Fachbeitrag: Wohin gehen die Besteuerungsprozesse?

Neue Technologien revolutionieren die Besteuerungsprozesse - und umgekehrt! Um mit der Digitalisierung schritthalten zu können, muss sich die Branche mittelfristig auf große Umbrüche einstellen. Dieser Fachbeitrag beleuchtet die wichtigsten Systeme zur Steuererhebung und wagt neben internationalen Vergleichen auch einen Ausblick in die Zukunft.

Neue Technik – alte Prozesse

Die elektronische Übermittlung von Steuererklärungen war in den Augen vieler Deutscher eine Revolution: Weniger Papierkram, schnellere Übermittlung und weniger Fehlerquellen. Mit Effizienzgewinnen für Unternehmen ging dieser Prozess aber nicht zwingend einher. Der Veranlagungsprozess bleibt im Kern unverändert. Einzig die Anzahl der eingesetzten Medien kann auf diesem Wege reduziert werden.

Auch Betriebsprüfungen werden immer häufiger elektronisch durchgeführt. Aber auch dadurch ändert sich an der Systematik des Veranlagungssystems nichts.


Führt Automation zum Wegfall der Steueranmeldung?

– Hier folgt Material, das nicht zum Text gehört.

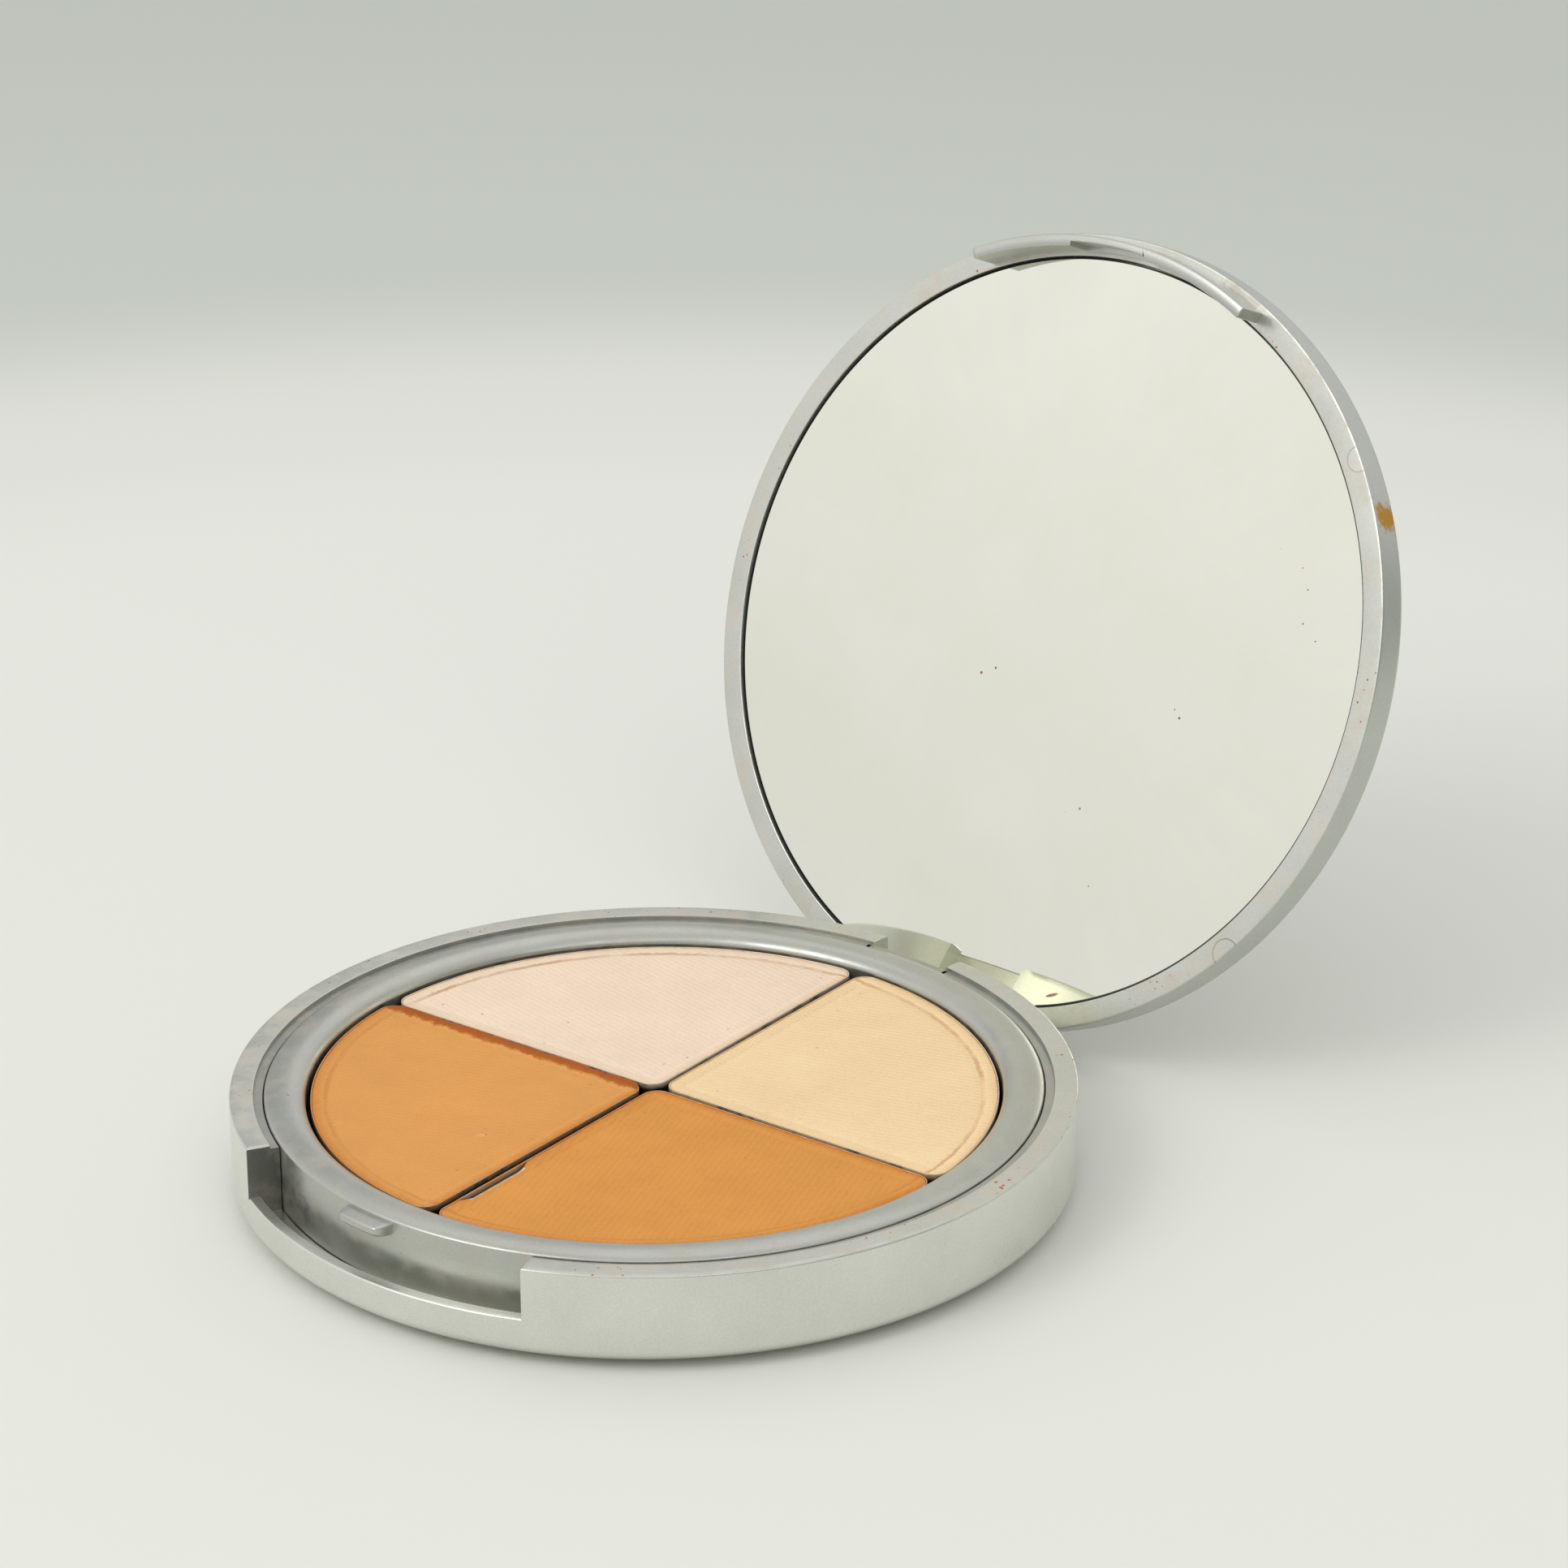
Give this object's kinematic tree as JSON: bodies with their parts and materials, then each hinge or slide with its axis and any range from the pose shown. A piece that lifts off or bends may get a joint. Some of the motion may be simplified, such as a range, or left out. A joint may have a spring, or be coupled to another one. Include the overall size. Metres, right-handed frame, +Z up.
{
  "type": "powder compact",
  "caption": "Round hinged face-powder compact in satin silver plastic, with quarter-round pressed powders in metal pans and a mirror in its tilting lid.",
  "frame": {"origin": "centre of the base's flat underside", "axes": "+Z up out of the base, +Y towards the hinge, -Y towards the thumb notch, +X along the hinge pin"},
  "size_m": [0.074, 0.1072, 0.0704],
  "materials": {
    "case": "satin silver lacquer on moulded plastic",
    "case_inner": "satin silver lacquer on moulded plastic",
    "glue": "matt adhesive",
    "pan": "bright pressed sheet",
    "powder_yellow": "matt pressed mineral powder",
    "powder_pink": "matt pressed mineral powder",
    "powder_tan": "matt pressed mineral powder",
    "powder_brown": "matt pressed mineral powder",
    "pin": "plain drawn wire",
    "foam": "matt foam tape",
    "mirror": "silvered glass"
  },
  "bodies": {
    "base": {"base_shell": "case", "inner_frame": "case_inner", "glue_yellow": "glue", "glue_pink": "glue", "glue_tan": "glue", "glue_brown": "glue", "pan_yellow": "pan", "pan_pink": "pan", "pan_tan": "pan", "pan_brown": "pan", "powder_yellow": "powder_yellow", "powder_pink": "powder_pink", "powder_tan": "powder_tan", "powder_brown": "powder_brown", "hinge_pin": "pin"},
    "lid": {"lid_shell": "case", "mirror_pad": "foam", "mirror_glass": "mirror"}
  },
  "joints": [
    {"name": "lid_hinge", "type": "hinge", "parent": "base", "child": "lid", "pos_m": [0, 0.03525, 0.0046], "axis": [1, 0, 0], "range_deg": [0, 112.5]}
  ]
}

Der globale Trend geht aus Sicht der Finanzverwaltung zur Automation von Prozessschritten und zu einer Reduktion der Bürokratiekosten. Ein Beispiel ist die Einführung der E-Bilanz in Deutschland. Einige europäische Länder haben die Übermittlung von elektronischen USt-Registern für bestimmte Steuerpflichtige eingeführt. Zur Einhaltung gesetzlicher Vorgaben geschieht dies unter Anwendung des SAF-T Standards. In solchen Fällen besteht im Grunde keine Notwendigkeit mehr für die Abgabe einer Steueranmeldung. Dies könnte wiederum langfristig zu einer Abschaffung der USt-Anmeldung führen.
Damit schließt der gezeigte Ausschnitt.